Es en el siglo XV, explica Reyes, cuando comienza a destacarse claramente la profesión literaria, pero es en el Renacimiento cuando aparece propiamente el “hombre de letras” y se producen las primeras rivalidades entre los viejos juglares, pugnas que se enconan cuando se establecen las cortes literarias y “la rivalidad entra, por decirlo así, en la literatura: la maledicencia profesional se mezcla con la intriga palaciega; se crea el sentimiento de la personalidad literaria, que empieza a mostrarse celosa de sus prerrogativas; el poeta hace, de su desdén o su odio para los demás, un tema poético, como ayer Arquíloco”.
La imprenta facilita la producción y difusión de la literatura que, adicionalmente, pierde toda solemnidad. El lucro atrae a los legos y, en consecuencia, concluye Reyes, “la canalla irrumpe, triunfalmente, en los Campos Elíseos de la literatura española”. Los ingenios se ufanan de su ingenio, se esmeran en su creatividad para ridiculizar e insultar a los otros con el magno pretexto de la “estética revolucionaria”: los nuevos y mejores contra los anquilosados y pedestres (según la lógica favorable de cada quien). Se enfrentan en guerra de insultos el conceptismo y el cultismo (“la pedantería ideológica contra la pedantería verbal”, acota Reyes) y en ella destacan, como generales, Quevedo y Góngora, rodeados de algunos validos que ni por asomo tenían el talento de un Lope o de un Ruiz de Alarcón, pero a quienes igualmente “no les bastaban todas las yerbas amargas de la tierra para purgar su malhumor insaciable”.

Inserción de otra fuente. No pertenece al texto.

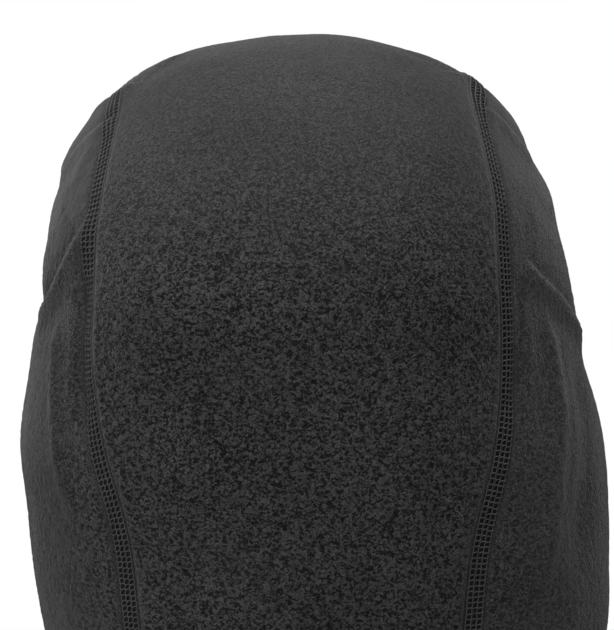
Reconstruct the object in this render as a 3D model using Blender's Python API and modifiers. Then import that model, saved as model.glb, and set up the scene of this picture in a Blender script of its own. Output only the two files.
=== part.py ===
"""A fleece ski balaclava, standing as it does when a head fills it.

Four fleece panels run from the neck hem to the face opening. Flat seams join
them, a stretch binding closes each raw edge, and an elastic lies in the face
binding. Run it with: blender --background --python part.py

Metres, +Z up. The face looks along -Y and the wearer's left is +X. The origin
is at the centre of the hem's underside.
"""

import math

import bpy
import numpy as np

# Driving dimensions.
HEIGHT = 0.345  # hem to crown
DOME_HEIGHT = 0.095  # the rounded crown, above the head's widest level
DOME_POWER = 2.4  # 2 gives an ellipse, and more gives a squarer shoulder
SECTION_POWER = 2.15  # the same, for a level section
CROWN_BACK = 0.008  # how far behind the origin the crown's top is
FLEECE = 0.0022
BINDING = 0.0008
ELASTIC = 0.0008
THREAD = 0.0005  # the height of a stitched band above its cloth
LABEL = 0.0005
CLEAR = 0.0005  # the gap between pieces that touch
SEAM_GAP = 0.0010  # between two panels, whose inner edges lean together
INNER_CLEAR = 0.0009  # the same on the hollow side, where flat facets come closer
SEAM_CLEAR = 0.0009  # under the seams' threads, where the crown bends most

# Outlines of the filled balaclava, as (height, distance from the origin).
HALF_WIDTH = [
    (0, 0.100), (0.030, 0.088), (0.080, 0.074), (0.120, 0.079),
    (0.165, 0.0895), (0.205, 0.092), (0.250, 0.0865), (HEIGHT, 0.084),
]
BACK = [
    (0, 0.101), (0.030, 0.088), (0.080, 0.072), (0.120, 0.076),
    (0.165, 0.088), (0.205, 0.096), (0.250, 0.099), (HEIGHT, 0.097),
]
FRONT = [
    (0, 0.101), (0.030, 0.089), (0.080, 0.066), (0.105, 0.068),
    (0.140, 0.088), (0.170, 0.097), (0.215, 0.100), (0.250, 0.100), (HEIGHT, 0.096),
]

# The face opening.
BROW_HEIGHT = 0.273
LIP_HEIGHT = 0.158
FACE_BOW = 5.4  # how sharply its sides sweep back: this times the half width squared

# Half widths of the panels, as (share of the way from hem to face opening, half width).
CENTRE_HALF = [
    (0, 0.060), (0.08, 0.050), (0.17, 0.0455), (0.25, 0.0455), (0.33, 0.0515), (0.40, 0.0548),
    (0.475, 0.0612), (0.56, 0.0648), (0.625, 0.0630), (0.70, 0.0572), (0.80, 0.052), (1, 0.044),
]
CHIN_HALF = [(0, 0.056), (0.25, 0.046), (0.5, 0.042), (1, 0.034)]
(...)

El problema que había traído la imprenta, junto con sus virtudes, era que para participar en esta guerra ya ni siquiera hacía falta saber nada (“ni saber escribir siquiera”, afirma Reyes). El secreto estaba en hacer grupo, ponerse del lado de los excelsos y participar en “la vida literaria” con sarcasmos, envidias y murmuraciones.
Es natural que Alfonso Reyes tuviese esta visión crítica de la disputa y la vida literarias. En las antípodas, Ricardo Garibay escribe en sus Paraderos literarios unas páginas de devoción y retobo contra el autor de Ifigenia cruel. “Era diplomático de oficio –dice–, y supongo que como tal se desempeñaba impecablemente. Jamás un sí ni un no, jamás el riesgo de un juicio contundente; y la sonrisa invariable... Pero en literatura hace falta cierta elementalidad, cierta lúcida rudeza o patanería para arremeter contra lo que no vale la pena. Hay que procurarse algunas dosis de enemistades o animadversiones; son garantía de juicio crítico y de honestidad en el mundo del espíritu.”
Tal es la justificación, ética y estética, de la vocación caníbal.